Of Course, once during a really bad thunderstorm we knocked on a farmer's door to get out of the rain and lightning, and so forth....That farmer took one look at the two of us drenched wet in our man-ish hiking shorts and boots...and said he'd no intention of harboring such women as us and that we'd burn in eternal hellfire for our sins!!!
Franklin could send Lorena Hickock around the country on all the fact-finding missions he wanted...but he couldn't destroy the feelings of love we had for each other. "Hick." We all called her "Hick." Hick became part of our family too, just as Missy LeHand, Franklin's secretary...and... Well ..Missy was Franklin's secretary...and, and so forth. She took care of Franklin's needs. And I had Hick. This was our table at Christmas...with the children and grandchildren. . We were the first family, and we were an odd family, I suppose. (POINTING TOWARD AUDIENCE MEMBER) Look at this one! She's shocked.
Oh, there's so much more one could say, I know. But let me stop here because with Lorena Hickock I did find the affection that I'd always wanted. We were both pretty fast-moving targets so I don't think anybody ever pinned some nasty label on us, except for that farmer in the rainstorm.

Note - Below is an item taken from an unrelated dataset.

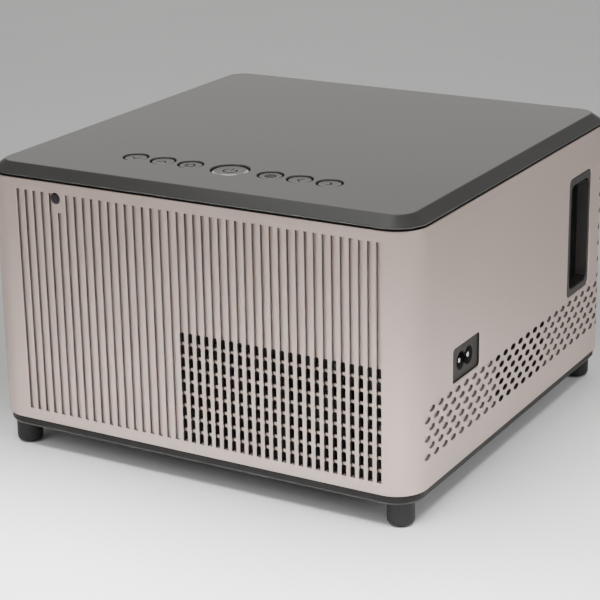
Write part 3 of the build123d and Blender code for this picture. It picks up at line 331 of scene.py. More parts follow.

And what were our sins? I was doing my duty for God and country, certainly. I was always a good girl, and a strong girl, and all the rest.
But being strong can be absolutely exhausting. And I just will always treasure in my memory those nights as Hick and I lay together under the stars, holding hands and talking late into the night...There was a little place behind Hick's ear that was so darling to me I could kiss it forever.
So let me wish that for you, as I see it's time for me to go.
Keep talking to one another, listening, too. Half of any conversation should be listening. And may you all find someone you want to kiss forever. Because forever is a long time to be without affection.